PROBLEM:
Every line of the material is to be repeated exactly as it stands.

Modeling code records:
⁂
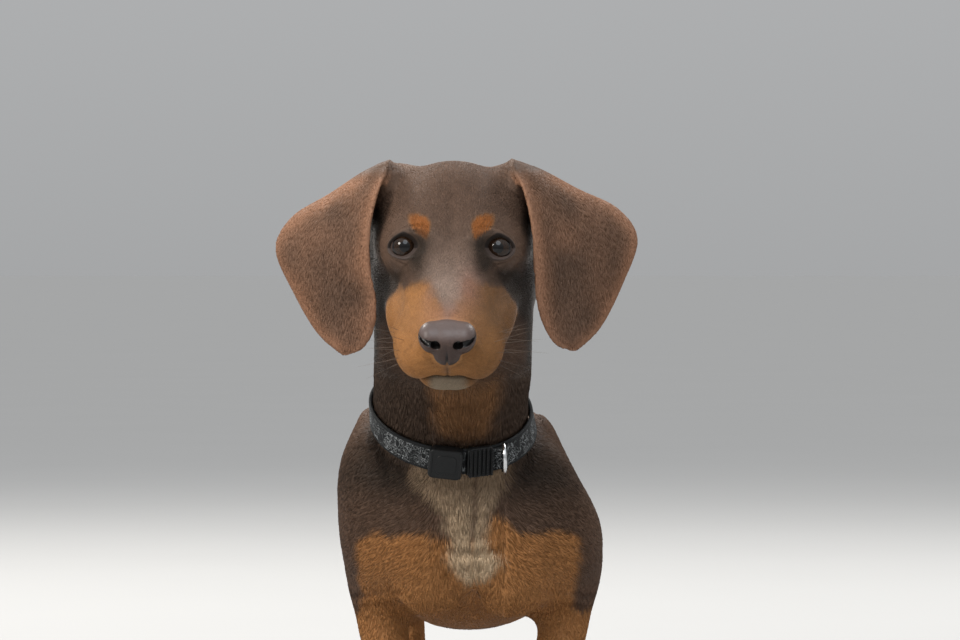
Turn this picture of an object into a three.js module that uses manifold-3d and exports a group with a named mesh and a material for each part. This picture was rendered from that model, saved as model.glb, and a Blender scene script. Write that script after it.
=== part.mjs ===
// A young smooth-coated dachshund, life size, standing on all fours and facing forward with its head raised.
// Millimetres, +Z up. The dog faces -Y, its left side is +X, and it stands on Z = 0.
// The body is one rounded form, joined smoothly from named masses (braincase, cheekbones, muzzle, neck, trunk,
// shoulders, legs, tail). It is meshed region by region and parted by thin flat cuts where a person names its parts.
// All sizes are to the outside of the coat.
import * as THREE from "three";
import { mergeVertices } from "three/addons/utils/BufferGeometryUtils.js";
import Module from "manifold-3d";

const wasm = await Module();
wasm.setup();
const { Manifold, Mesh } = wasm;

// ---------------------------------------------------------------- driving sizes
const SHIFT = [5.1, -134.6, 0]; // moves the middle of the whole outline over the origin
const GAP = 0.4; // width of the thin cuts between neighbouring parts
const LEAN = 0.125; // the forebody leans a little towards the dog's right as it rises
const ROLL = 0.07; // and its left shoulder rides lower
const FORE_X = 4; // middle between the forelegs
const HIND_X = 9; // middle between the hind legs: the hindquarters stand a little to the left
const FORE_PAW = { x: 42, y: -14, half: 18.5, reach: 24 };
const HIND_PAW = { x: 46, y: 250, half: 16.5, reach: 22 };
const HEAD = { mid: [-8, -112, 286.6], pitch: 35, yaw: 2, roll: -0.8 }; // point between the eyes; pitch of the jaw line
const EYE = { s: 25.7, f: -5.6, u: -4.2, radius: 8.4 };
const COLLAR = { mid: [-6, -22, 190.5], tilt: 0.554, rollSlope: 0.095, width: 15, thick: 1.9, clear: 0.5 };
const BUCKLE = { angle: -96, length: 19, width: 18, thick: 7 };
const SLIDER = { angle: -74, length: 16, width: 17.5, thick: 5 };
const DRING = { angle: -57, bar: 8.6, reach: 12.5, wire: 1.1, lean: 33 };
const CELL = { trunk: 18.5, neck: 16, head: 9.6, jaw: 8.4, nose: 5.2, leg: 12, paw: 8 };
const CLAW = { length: 7, root: 2.4, tip: 0.6 };

// trunk: place along Y, topline, underline, half width, middle X
const TRUNK_ROWS = [
  [-30, 172, 94, 40, 0], [0, 186, 73, 54, 0], [40, 190, 63, 60, 1], [80, 189, 66, 63, 2.5], [120, 188, 72, 61, 4],
  [160, 189, 83, 55, 5.5], [200, 190, 92, 50, 7], [240, 184, 98, 45, 9], [262, 174, 106, 38, 10],
];
// neck, legs and tail: X, Y, Z of the middle line, half size across, half size fore and aft
const NECK_ROWS = [[0, 12, 146, 47, 56], [-5, -6, 166, 45, 53], [-8.6, -24, 194, 44.2, 47.5], [-7.4, -40, 222, 45.6, 44], [-7, -58, 256, 45.2, 41]];
const FORE_ROWS = [[50, -4, 118, 24, 34], [55, 8, 96, 18.5, 24], [54, 10, 80, 15.5, 19], [50, 3, 58, 14, 16], [44, -4, 36, 12.5, 13.5], [42, -9, 20, 13, 14.5]];
const HIND_ROWS = [[31, 240, 140, 23, 40], [39, 230, 117, 22, 36], [46, 221, 97, 17.5, 27], [47, 237, 75, 12.8, 17.5], [46, 259, 56, 10, 11.5], [46, 262, 38, 10.5, 11], [46, 258, 18, 11, 12.5]];
const TAIL_ROWS = [[9, 252, 170, 18, 15], [10, 280, 163, 13, 12.5], [11.5, 320, 150, 10.5, 10], [13, 360, 136, 8.3, 8], [13.5, 400, 123, 6, 6], [13, 428, 113, 4.2, 4.2]];
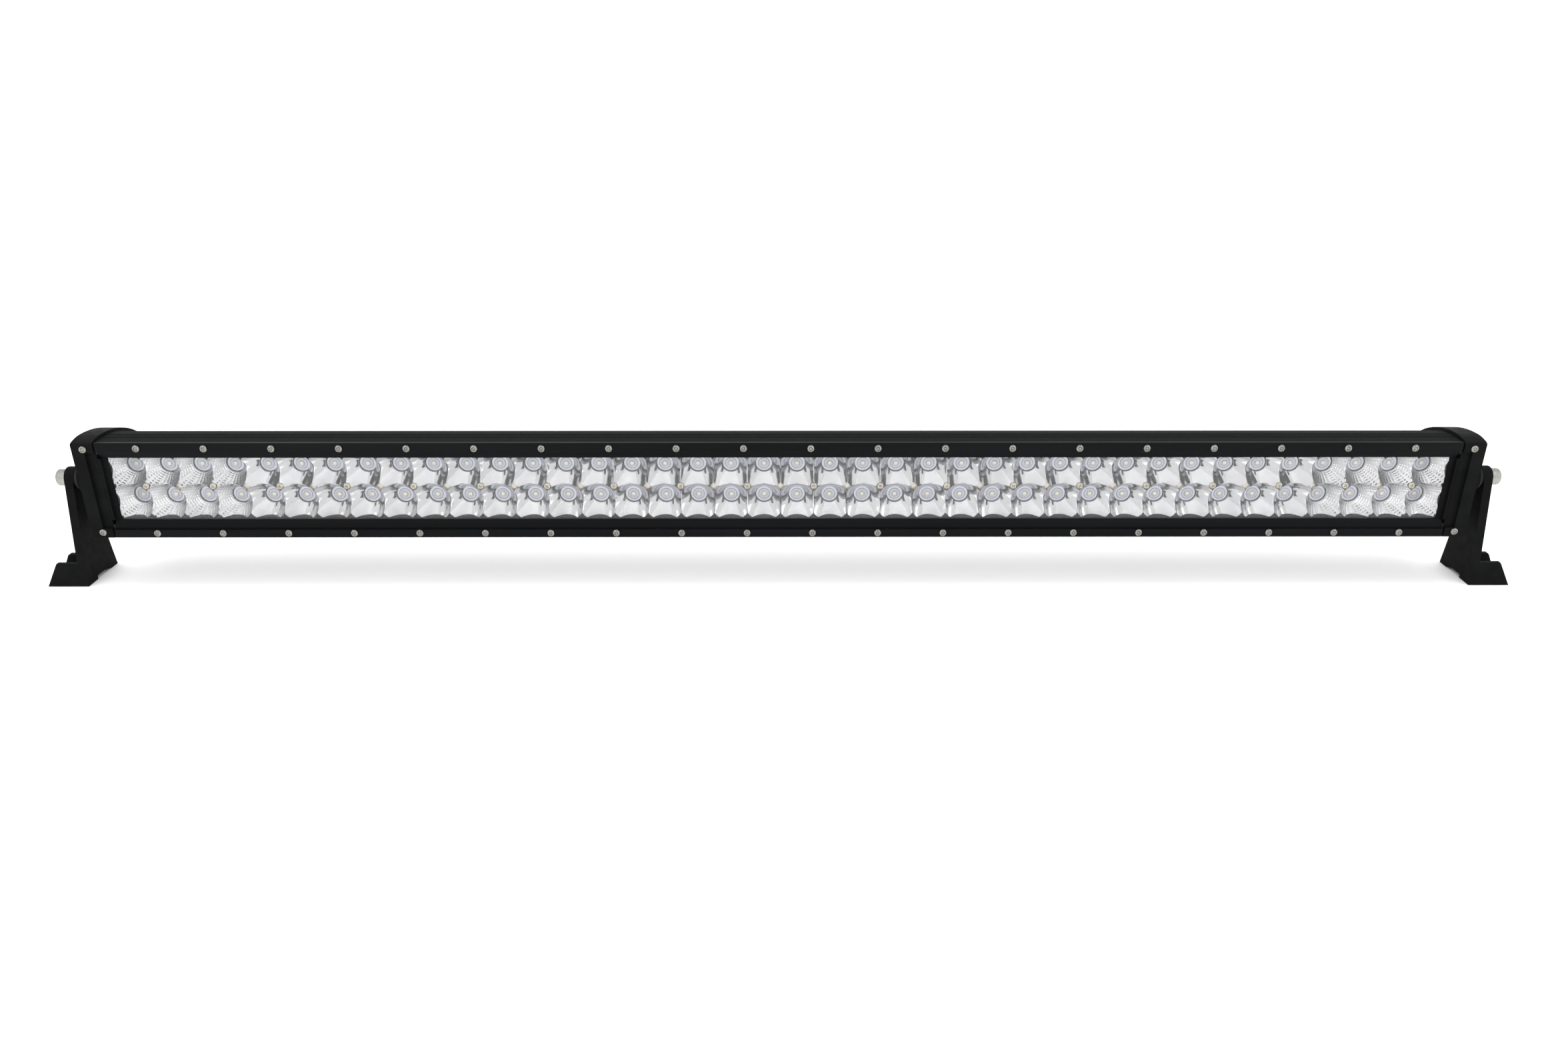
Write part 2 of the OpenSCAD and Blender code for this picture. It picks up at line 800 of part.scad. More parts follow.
⁂
WRITTEN SOLUTION:
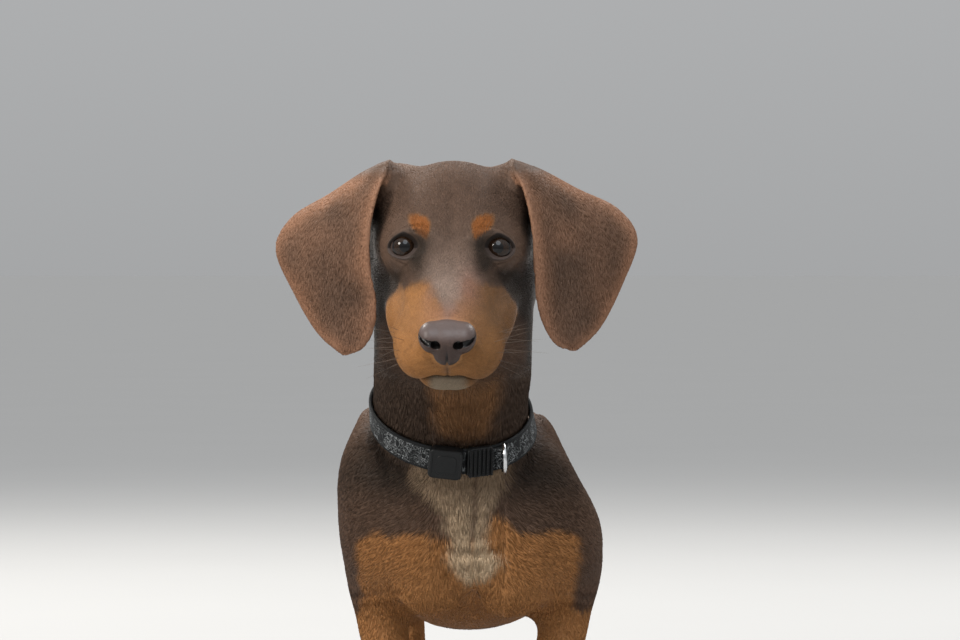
Turn this picture of an object into a three.js module that uses manifold-3d and exports a group with a named mesh and a material for each part. This picture was rendered from that model, saved as model.glb, and a Blender scene script. Write that script after it.
=== part.mjs ===
// A young smooth-coated dachshund, life size, standing on all fours and facing forward with its head raised.
// Millimetres, +Z up. The dog faces -Y, its left side is +X, and it stands on Z = 0.
// The body is one rounded form, joined smoothly from named masses (braincase, cheekbones, muzzle, neck, trunk,
// shoulders, legs, tail). It is meshed region by region and parted by thin flat cuts where a person names its parts.
// All sizes are to the outside of the coat.
import * as THREE from "three";
import { mergeVertices } from "three/addons/utils/BufferGeometryUtils.js";
import Module from "manifold-3d";

const wasm = await Module();
wasm.setup();
const { Manifold, Mesh } = wasm;

// ---------------------------------------------------------------- driving sizes
const SHIFT = [5.1, -134.6, 0]; // moves the middle of the whole outline over the origin
const GAP = 0.4; // width of the thin cuts between neighbouring parts
const LEAN = 0.125; // the forebody leans a little towards the dog's right as it rises
const ROLL = 0.07; // and its left shoulder rides lower
const FORE_X = 4; // middle between the forelegs
const HIND_X = 9; // middle between the hind legs: the hindquarters stand a little to the left
const FORE_PAW = { x: 42, y: -14, half: 18.5, reach: 24 };
const HIND_PAW = { x: 46, y: 250, half: 16.5, reach: 22 };
const HEAD = { mid: [-8, -112, 286.6], pitch: 35, yaw: 2, roll: -0.8 }; // point between the eyes; pitch of the jaw line
const EYE = { s: 25.7, f: -5.6, u: -4.2, radius: 8.4 };
const COLLAR = { mid: [-6, -22, 190.5], tilt: 0.554, rollSlope: 0.095, width: 15, thick: 1.9, clear: 0.5 };
const BUCKLE = { angle: -96, length: 19, width: 18, thick: 7 };
const SLIDER = { angle: -74, length: 16, width: 17.5, thick: 5 };
const DRING = { angle: -57, bar: 8.6, reach: 12.5, wire: 1.1, lean: 33 };
const CELL = { trunk: 18.5, neck: 16, head: 9.6, jaw: 8.4, nose: 5.2, leg: 12, paw: 8 };
const CLAW = { length: 7, root: 2.4, tip: 0.6 };

// trunk: place along Y, topline, underline, half width, middle X
const TRUNK_ROWS = [
  [-30, 172, 94, 40, 0], [0, 186, 73, 54, 0], [40, 190, 63, 60, 1], [80, 189, 66, 63, 2.5], [120, 188, 72, 61, 4],
  [160, 189, 83, 55, 5.5], [200, 190, 92, 50, 7], [240, 184, 98, 45, 9], [262, 174, 106, 38, 10],
];
// neck, legs and tail: X, Y, Z of the middle line, half size across, half size fore and aft
const NECK_ROWS = [[0, 12, 146, 47, 56], [-5, -6, 166, 45, 53], [-8.6, -24, 194, 44.2, 47.5], [-7.4, -40, 222, 45.6, 44], [-7, -58, 256, 45.2, 41]];
const FORE_ROWS = [[50, -4, 118, 24, 34], [55, 8, 96, 18.5, 24], [54, 10, 80, 15.5, 19], [50, 3, 58, 14, 16], [44, -4, 36, 12.5, 13.5], [42, -9, 20, 13, 14.5]];
const HIND_ROWS = [[31, 240, 140, 23, 40], [39, 230, 117, 22, 36], [46, 221, 97, 17.5, 27], [47, 237, 75, 12.8, 17.5], [46, 259, 56, 10, 11.5], [46, 262, 38, 10.5, 11], [46, 258, 18, 11, 12.5]];
const TAIL_ROWS = [[9, 252, 170, 18, 15], [10, 280, 163, 13, 12.5], [11.5, 320, 150, 10.5, 10], [13, 360, 136, 8.3, 8], [13.5, 400, 123, 6, 6], [13, 428, 113, 4.2, 4.2]];
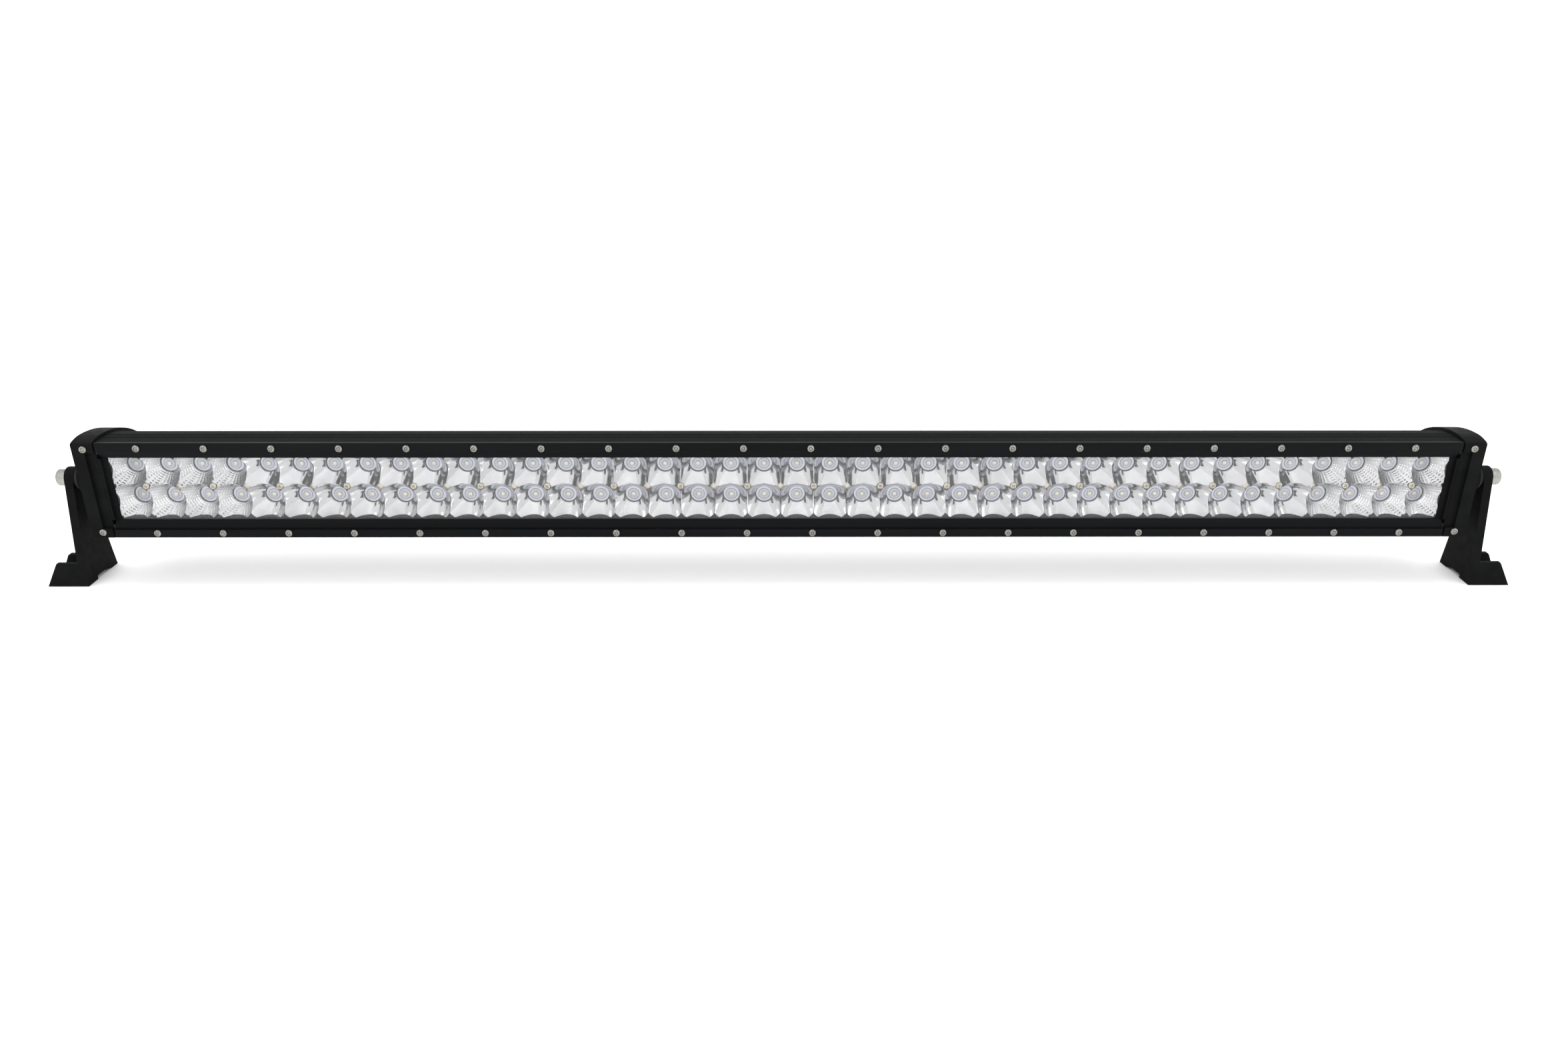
Write part 2 of the OpenSCAD and Blender code for this picture. It picks up at line 800 of part.scad. More parts follow.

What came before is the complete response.